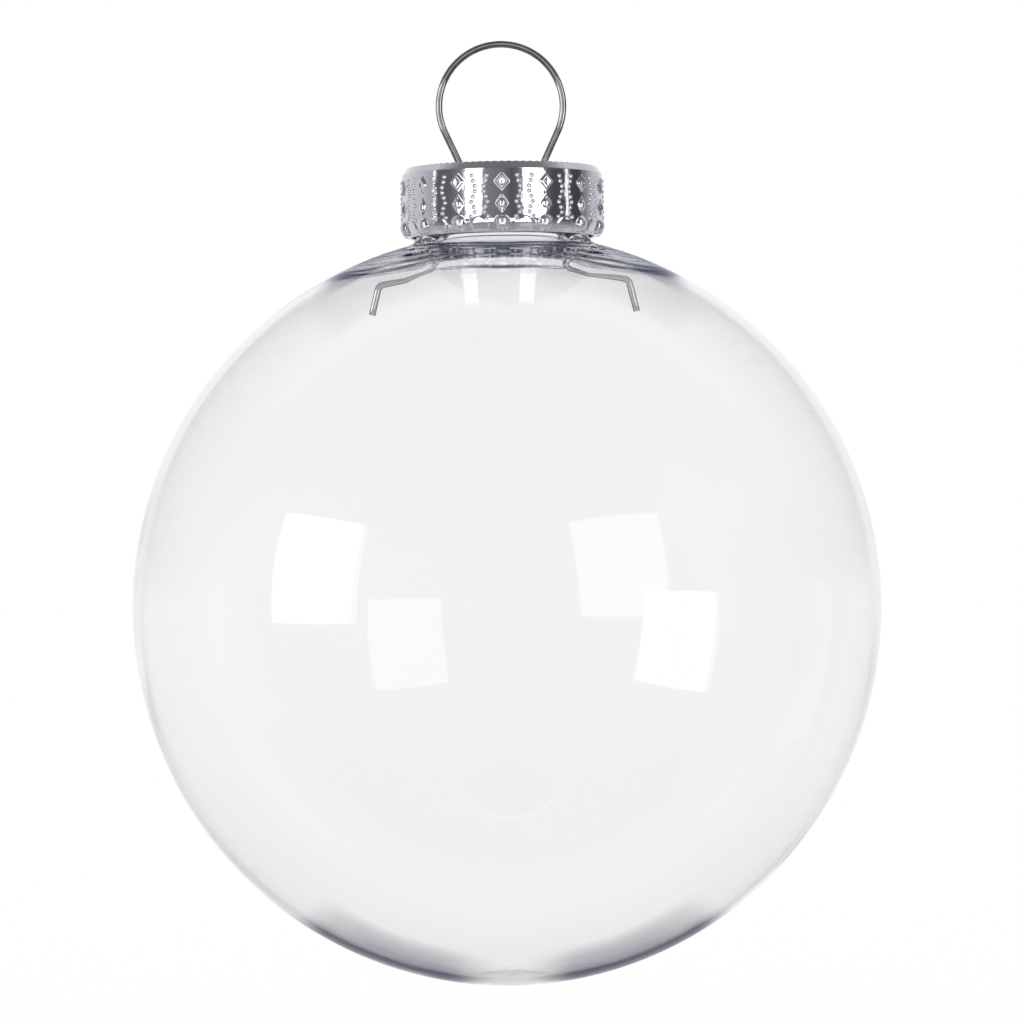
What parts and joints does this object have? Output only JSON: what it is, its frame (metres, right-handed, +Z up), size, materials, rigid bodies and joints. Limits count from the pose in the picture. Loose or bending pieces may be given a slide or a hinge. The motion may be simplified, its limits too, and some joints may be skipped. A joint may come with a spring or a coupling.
{
  "type": "glass ball ornament",
  "caption": "Clear hollow glass ball ornament with a short neck, an embossed silver crown cap and a spring-wire hanging loop.",
  "frame": {"origin": "inside top of the hanging loop, where the hook or thread bears", "axes": "+Z up along the ball's axis; the hanging loop lies in the XZ plane, so +Y is through the loop"},
  "size_m": [0.0804, 0.0804, 0.101],
  "materials": {
    "clear_glass": "clear blown soda-lime glass",
    "silver_cap": "bright silver-plated stamped sheet",
    "spring_wire": "bright drawn spring wire"
  },
  "bodies": {
    "hanger": {"wire_hanger": "spring_wire"},
    "cap": {"crown_cap": "silver_cap"},
    "globe": {"glass_globe": "clear_glass"}
  },
  "joints": [
    {"name": "cap_rock", "type": "hinge", "parent": "hanger", "child": "cap", "pos_m": [0, 0, -0.0132], "axis": [1, 0, 0], "range_deg": [-12, 12]},
    {"name": "globe_pull_off", "type": "slide", "parent": "cap", "child": "globe", "axis": [0, 0, -1], "range_m": [0, 0.03], "deforming": ["wire_hanger"]}
  ]
}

▸ Stated task
Set every line of the listing down word for word.

▸ Task solution
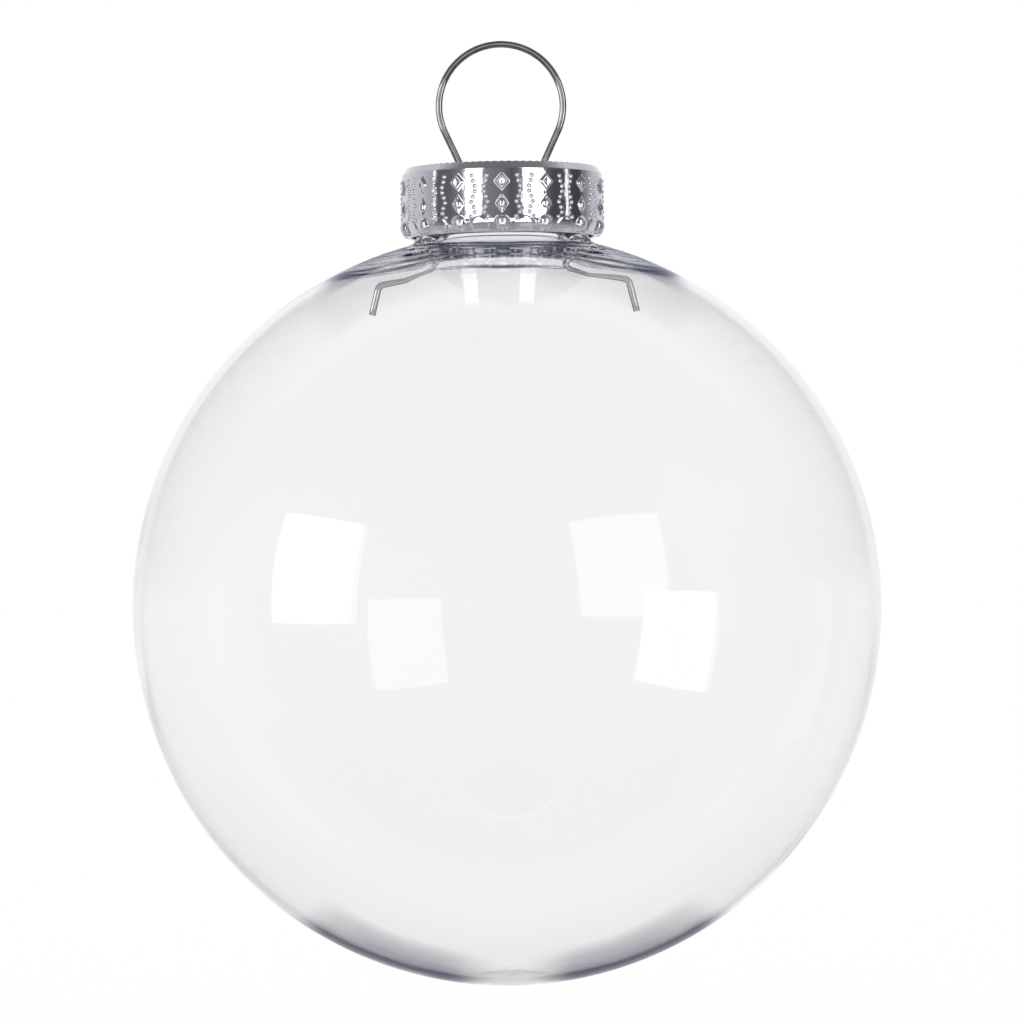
What parts and joints does this object have? Output only JSON: what it is, its frame (metres, right-handed, +Z up), size, materials, rigid bodies and joints. Limits count from the pose in the picture. Loose or bending pieces may be given a slide or a hinge. The motion may be simplified, its limits too, and some joints may be skipped. A joint may come with a spring or a coupling.
{
  "type": "glass ball ornament",
  "caption": "Clear hollow glass ball ornament with a short neck, an embossed silver crown cap and a spring-wire hanging loop.",
  "frame": {"origin": "inside top of the hanging loop, where the hook or thread bears", "axes": "+Z up along the ball's axis; the hanging loop lies in the XZ plane, so +Y is through the loop"},
  "size_m": [0.0804, 0.0804, 0.101],
  "materials": {
    "clear_glass": "clear blown soda-lime glass",
    "silver_cap": "bright silver-plated stamped sheet",
    "spring_wire": "bright drawn spring wire"
  },
  "bodies": {
    "hanger": {"wire_hanger": "spring_wire"},
    "cap": {"crown_cap": "silver_cap"},
    "globe": {"glass_globe": "clear_glass"}
  },
  "joints": [
    {"name": "cap_rock", "type": "hinge", "parent": "hanger", "child": "cap", "pos_m": [0, 0, -0.0132], "axis": [1, 0, 0], "range_deg": [-12, 12]},
    {"name": "globe_pull_off", "type": "slide", "parent": "cap", "child": "globe", "axis": [0, 0, -1], "range_m": [0, 0.03], "deforming": ["wire_hanger"]}
  ]
}